Given problem - Scan the data below and pick out the lines containing the word "rigid".

Dataset extract -

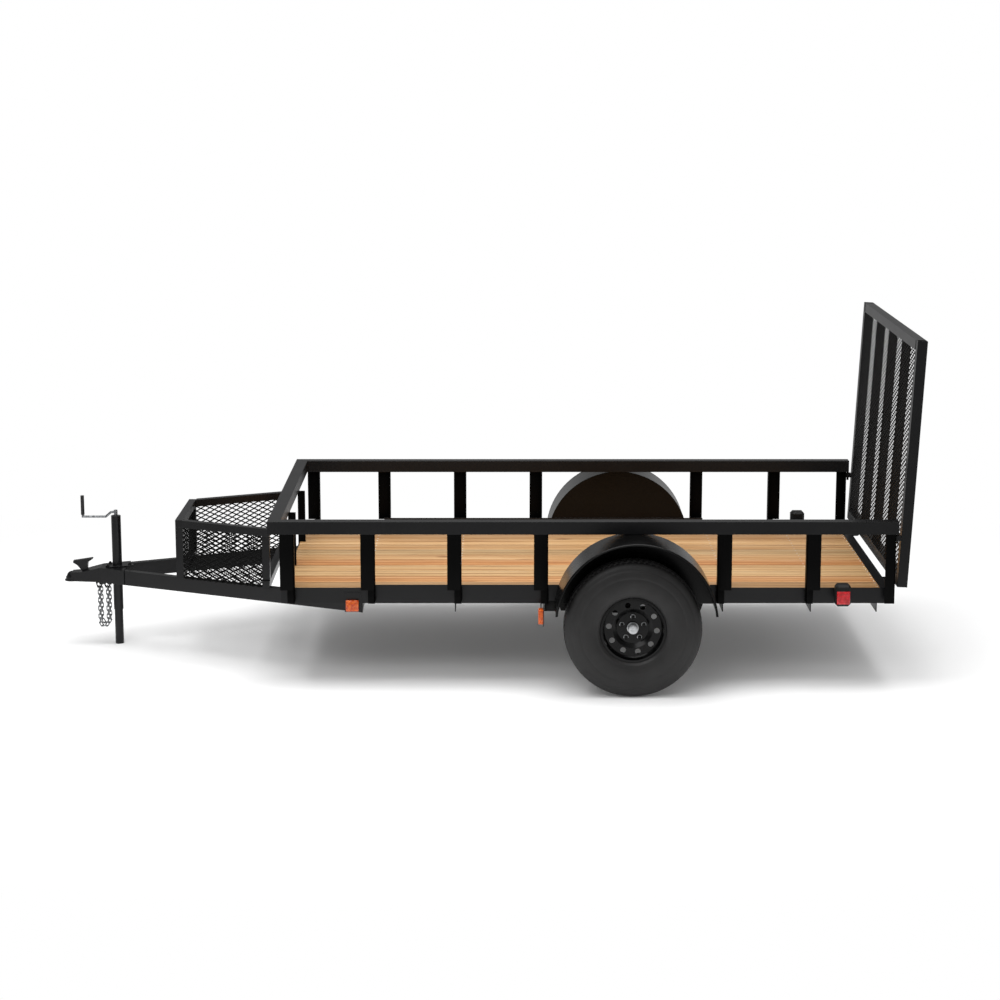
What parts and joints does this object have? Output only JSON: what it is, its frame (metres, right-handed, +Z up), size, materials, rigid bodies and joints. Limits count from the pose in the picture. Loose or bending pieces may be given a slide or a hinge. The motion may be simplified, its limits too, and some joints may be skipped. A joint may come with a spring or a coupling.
{
  "type": "utility trailer",
  "caption": "Low open cargo trailer on a centre axle, with timber deck, tube side rails, a mesh ramp gate behind and a mesh basket, jack and ball coupler on the tongue.",
  "frame": {"origin": "on the floor, on the centreline, halfway between the coupler's lip and the gate's rearmost corner", "axes": "+X to the rear along the trailer, +Y to the trailer's right, +Z up"},
  "size_m": [4.4224, 2.2344, 1.7451],
  "materials": {
    "amber_lens": "amber lamp lens",
    "deck_wood": "new treated pine boards, oiled, honey brown",
    "fender_paint": "black powder coat, satin",
    "frame_paint": "black powder coat, satin",
    "grip": "black plastic",
    "hub_paint": "black, with a bright dust cap",
    "mesh_paint": "black powder coat on expanded metal",
    "red_lens": "red lamp lens",
    "running_gear": "black chassis paint",
    "tyre": "black tyre rubber",
    "wheel_paint": "gloss black steel wheel",
    "zinc": "zinc-plated steel"
  },
  "bodies": {
    "chassis": {"side_rails": "frame_paint", "front_header": "frame_paint", "rear_sill": "frame_paint", "crossmembers": "frame_paint", "deck_boards": "deck_wood", "top_rails": "frame_paint", "front_top_rail": "frame_paint", "uprights": "frame_paint", "front_uprights": "frame_paint", "tongue_beams": "frame_paint", "coupler_body": "frame_paint", "coupler_latch": "frame_paint", "jack_tube": "frame_paint", "jack_crank": "zinc", "jack_grip": "grip", "safety_chains": "zinc", "chain_plates": "frame_paint", "basket_rails": "frame_paint", "basket_rail_front": "frame_paint", "basket_cross_bars": "frame_paint", "basket_posts": "frame_paint", "basket_mesh_floor": "mesh_paint", "basket_mesh_front": "mesh_paint", "basket_mesh_sides": "mesh_paint", "axle_beam": "running_gear", "leaf_springs": "running_gear", "spring_hangers": "running_gear", "spring_clamps": "running_gear", "fenders": "fender_paint", "lamp_guards": "frame_paint", "tail_lamps": "red_lens", "marker_plates": "frame_paint", "marker_lamps": "amber_lens", "gate_hinges": "frame_paint", "gate_stops": "frame_paint"},
    "wheel_left": {"tyre_left": "tyre", "rim_left": "wheel_paint", "hub_left": "hub_paint"},
    "wheel_right": {"tyre_right": "tyre", "rim_right": "wheel_paint", "hub_right": "hub_paint"},
    "gate": {"gate_stiles": "frame_paint", "gate_bottom_bar": "frame_paint", "gate_top_bar": "frame_paint", "gate_inner_bars": "frame_paint", "gate_mesh": "mesh_paint", "gate_knuckles": "frame_paint"},
    "jack_ram": {"jack_ram": "frame_paint"}
  },
  "joints": [
    {"name": "wheel_left_turn", "type": "hinge", "parent": "chassis", "child": "wheel_left", "pos_m": [0.77482, -1.012, 0.3425], "axis": [0, 1, 0], "continuous": true},
    {"name": "wheel_right_turn", "type": "hinge", "parent": "chassis", "child": "wheel_right", "pos_m": [0.77482, 1.012, 0.3425], "axis": [0, 1, 0], "continuous": true},
    {"name": "gate_fold", "type": "hinge", "parent": "chassis", "child": "gate", "pos_m": [2.11282, 0, 0.482], "axis": [0, 1, 0], "range_deg": [0, 107.5]},
    {"name": "jack_slide", "type": "slide", "parent": "chassis", "child": "jack_ram", "axis": [0, 0, 1], "range_m": [0, 0.16]}
  ]
}
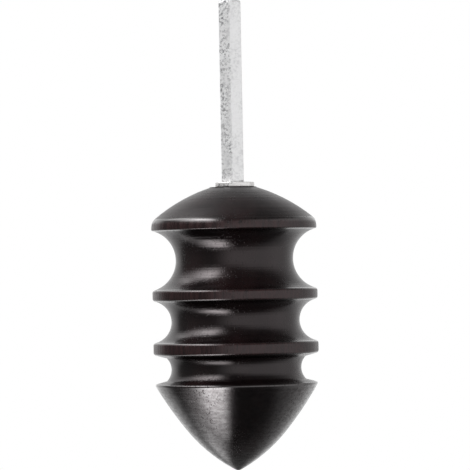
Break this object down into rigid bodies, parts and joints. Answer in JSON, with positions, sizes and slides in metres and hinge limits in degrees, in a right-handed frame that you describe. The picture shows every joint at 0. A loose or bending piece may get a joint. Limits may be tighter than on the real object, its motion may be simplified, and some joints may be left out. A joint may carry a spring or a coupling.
{
  "type": "leather edge burnisher",
  "caption": "Turned dark hardwood burnishing head with a domed top, rounded grooves of falling width and an ogive point, on a hexagonal steel drive shank with a seat washer.",
  "frame": {"origin": "centre of the shank's free end", "axes": "+Z along the tool's axis and out of the shank's free end, so the point is at the lowest Z; +X square to one of the shank's flats; -Y through one of the shank's corners"},
  "size_m": [0.0302, 0.0302, 0.086],
  "materials": {
    "dark_hardwood": "turned and waxed, satin, with fine lathe lines",
    "zinc_steel": "bright zinc plate, a little scuffed",
    "washer_steel": "bright zinc plate",
    "brass": "machined",
    "epoxy": "set resin, hidden"
  },
  "bodies": {
    "root": {"burnisher_head": "dark_hardwood", "drive_shank": "zinc_steel", "seat_washer": "washer_steel", "threaded_insert": "brass", "epoxy_bond": "epoxy"}
  },
  "joints": []
}
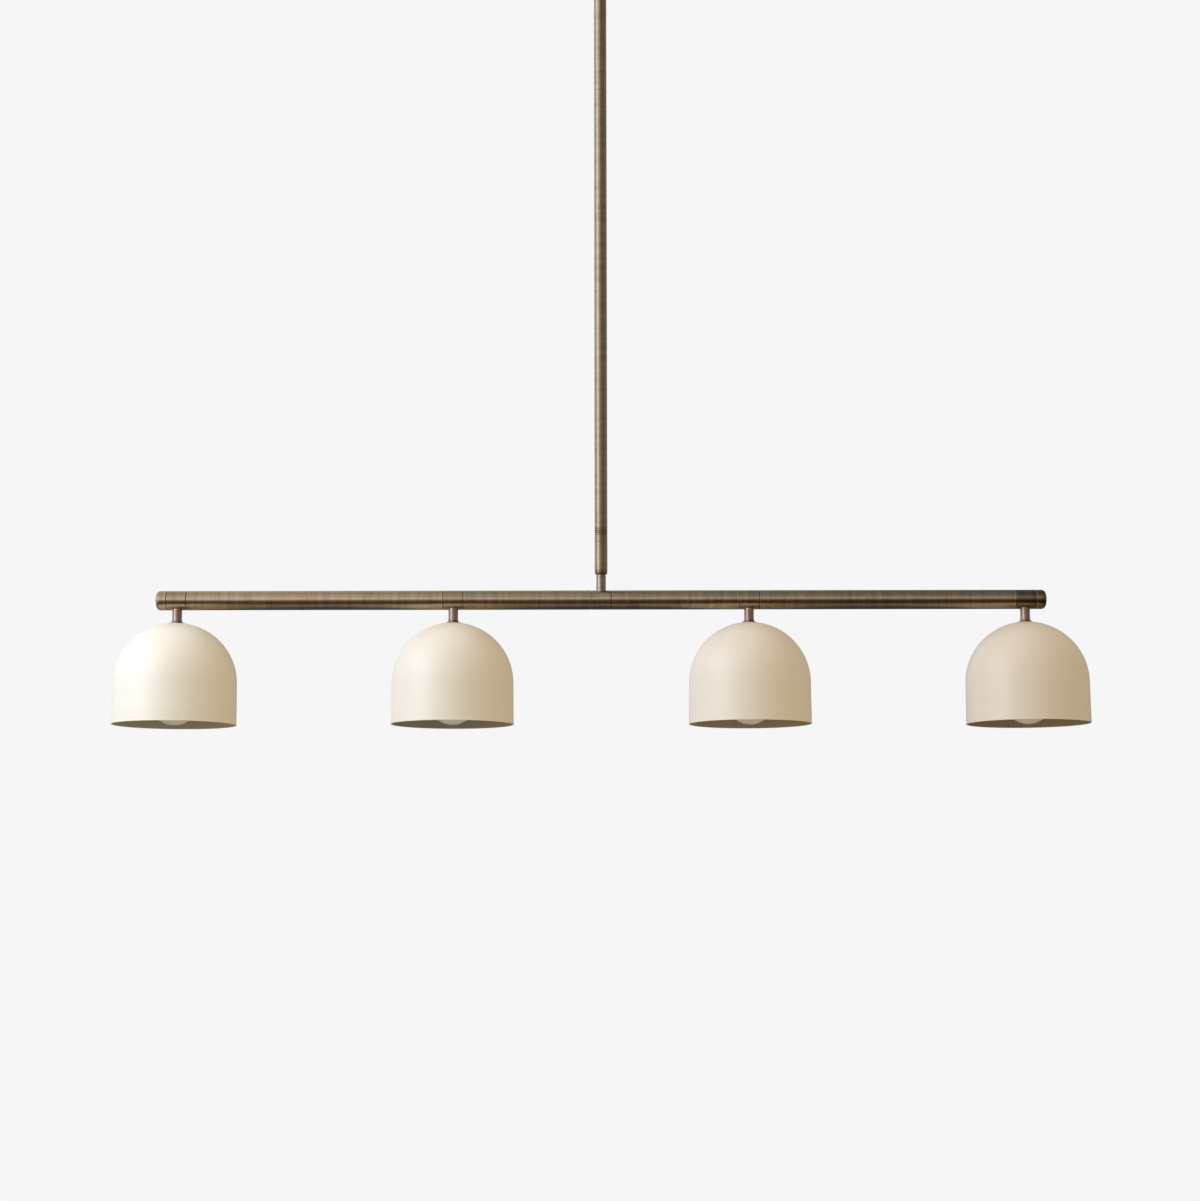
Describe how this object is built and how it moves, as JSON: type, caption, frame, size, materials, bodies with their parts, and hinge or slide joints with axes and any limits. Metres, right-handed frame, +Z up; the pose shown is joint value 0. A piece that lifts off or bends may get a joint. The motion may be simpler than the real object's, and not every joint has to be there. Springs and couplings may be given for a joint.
{
  "type": "linear island pendant light",
  "caption": "Linear pendant light: a stem on a ceiling swivel carries a level metal bar with domed metal shades hung below it on short necks.",
  "frame": {"origin": "middle of the ceiling fixing, on the ceiling plane", "axes": "+Z up into the ceiling, +X along the bar to the viewer's right, -Y towards the viewer"},
  "size_m": [1.2104, 0.1524, 1.0447],
  "materials": {
    "aged_brass": "antique, fine lathe and brush lines, satin",
    "champagne_satin": "satin champagne metallic, faint spun lines",
    "plain_brass": "plain turned",
    "plated_steel": "zinc plated",
    "blackened_steel": "blackened",
    "ground_green": "green ground screw",
    "porcelain": "glazed",
    "bulb_metal": "rolled thread",
    "frosted_glass": "inside frosted, gloss outside",
    "lead_sheath": "matt sheath",
    "splice_nylon": "natural nylon"
  },
  "bodies": {
    "ceiling": {"crossbar": "plated_steel", "ground_screw": "ground_green", "center_nipple": "plated_steel", "nipple_locknut": "plated_steel", "canopy": "aged_brass", "canopy_studs": "plated_steel", "canopy_cap_nuts": "aged_brass", "swivel_cup": "aged_brass", "cup_bush": "plated_steel"},
    "swivel": {"swivel_fork": "aged_brass", "swivel_pin": "aged_brass", "shank_nut": "plated_steel"},
    "light": {"swivel_tongue": "aged_brass", "stem_upper": "aged_brass", "stem_lower": "aged_brass", "stem_ferrule": "aged_brass", "stem_inserts": "plain_brass", "stem_nipples": "plated_steel", "stem_neck": "aged_brass", "tee_hub": "aged_brass", "bar_tube_inner_left": "aged_brass", "bar_tube_outer_left": "aged_brass", "bar_tube_inner_right": "aged_brass", "bar_tube_outer_right": "aged_brass", "end_cap_left": "aged_brass", "end_cap_right": "aged_brass", "bar_grub_screws": "blackened_steel", "lamp_nipples": "plated_steel", "shade_locknuts": "plated_steel", "socket_caps": "plated_steel", "socket_shells": "plain_brass", "socket_contacts": "plain_brass", "stem_leads": "lead_sheath", "lamp_leads": "lead_sheath", "splice_sleeves": "splice_nylon", "lamp_hub_1": "aged_brass", "lamp_neck_1": "aged_brass", "shade_1": "champagne_satin", "socket_body_1": "porcelain", "lamp_hub_2": "aged_brass", "lamp_neck_2": "aged_brass", "shade_2": "champagne_satin", "socket_body_2": "porcelain", "lamp_hub_3": "aged_brass", "lamp_neck_3": "aged_brass", "shade_3": "champagne_satin", "socket_body_3": "porcelain", "lamp_hub_4": "aged_brass", "lamp_neck_4": "aged_brass", "shade_4": "champagne_satin", "socket_body_4": "porcelain"},
    "bulb_1": {"bulb_base_1": "bulb_metal", "bulb_glass_1": "frosted_glass"},
    "bulb_2": {"bulb_base_2": "bulb_metal", "bulb_glass_2": "frosted_glass"},
    "bulb_3": {"bulb_base_3": "bulb_metal", "bulb_glass_3": "frosted_glass"},
    "bulb_4": {"bulb_base_4": "bulb_metal", "bulb_glass_4": "frosted_glass"}
  },
  "joints": [
    {"name": "stem_turn", "type": "hinge", "parent": "ceiling", "child": "swivel", "pos_m": [0, 0, -0.0443], "axis": [0, 0, 1], "range_deg": [-175, 175]},
    {"name": "stem_tilt", "type": "hinge", "parent": "swivel", "child": "light", "pos_m": [0, 0, -0.0593], "axis": [0, 1, 0], "range_deg": [-45, 45]},
    {"name": "bulb_1_unscrew", "type": "slide", "parent": "light", "child": "bulb_1", "axis": [0, 0, -1], "range_m": [0, 0.03]},
    {"name": "bulb_2_unscrew", "type": "slide", "parent": "light", "child": "bulb_2", "axis": [0, 0, -1], "range_m": [0, 0.03]},
    {"name": "bulb_3_unscrew", "type": "slide", "parent": "light", "child": "bulb_3", "axis": [0, 0, -1], "range_m": [0, 0.03]},
    {"name": "bulb_4_unscrew", "type": "slide", "parent": "light", "child": "bulb_4", "axis": [0, 0, -1], "range_m": [0, 0.03]}
  ]
}
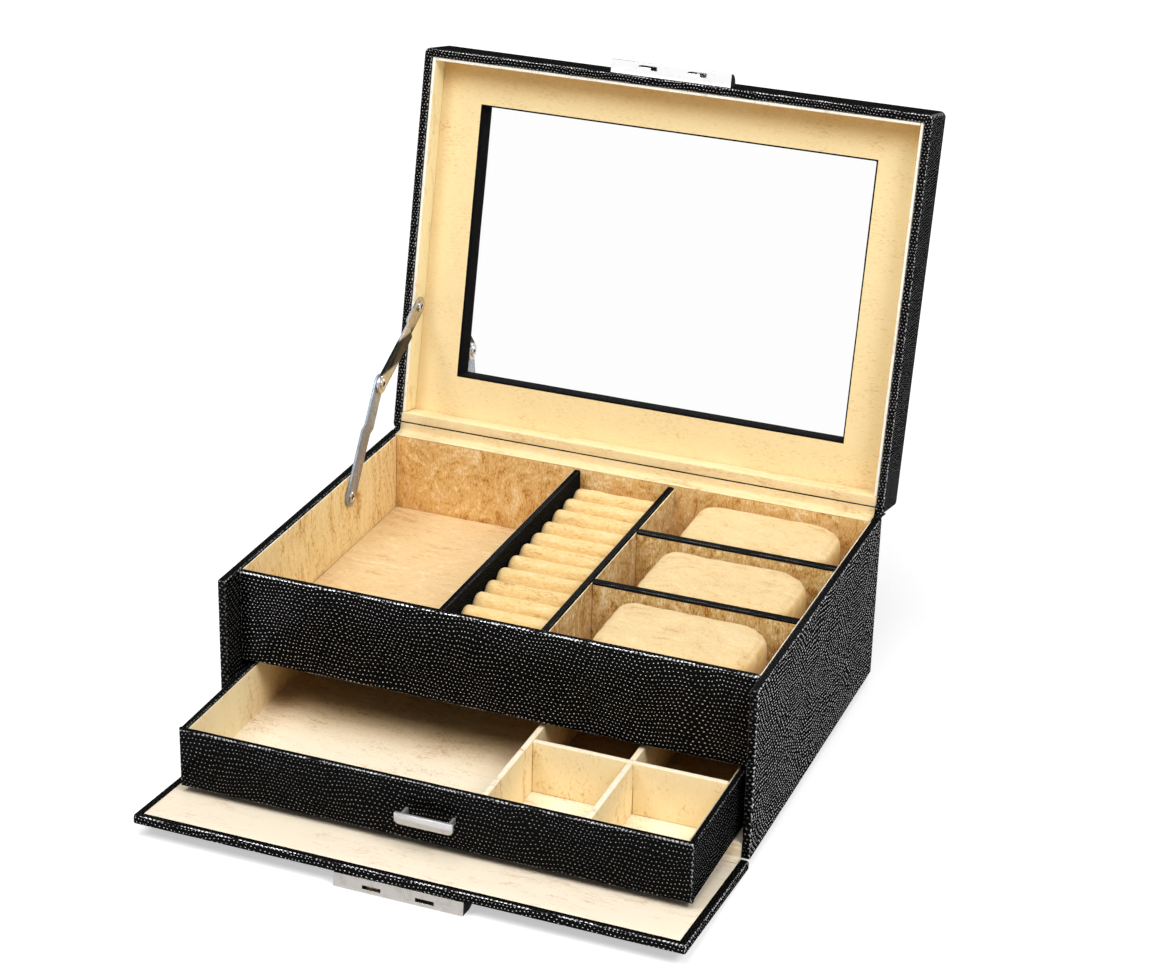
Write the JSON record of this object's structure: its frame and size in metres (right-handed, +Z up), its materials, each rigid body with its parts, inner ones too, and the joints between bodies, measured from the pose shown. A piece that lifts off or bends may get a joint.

Problem solution -
What parts and joints does this object have? Output only JSON: what it is, its frame (metres, right-handed, +Z up), size, materials, rigid bodies and joints. Limits count from the pose in the picture. Loose or bending pieces may be given a slide or a hinge. The motion may be simplified, its limits too, and some joints may be skipped. A joint may come with a spring or a coupling.
Break this object down into rigid bodies, parts and joints. Answer in JSON, with positions, sizes and slides in metres and hinge limits in degrees, in a right-handed frame that you describe. The picture shows every joint at 0. A loose or bending piece may get a joint. Limits may be tighter than on the real object, its motion may be simplified, and some joints may be left out. A joint may carry a spring or a coupling.
Write the JSON record of this object's structure: its frame and size in metres (right-handed, +Z up), its materials, each rigid body with its parts, inner ones too, and the joints between bodies, measured from the pose shown. A piece that lifts off or bends may get a joint.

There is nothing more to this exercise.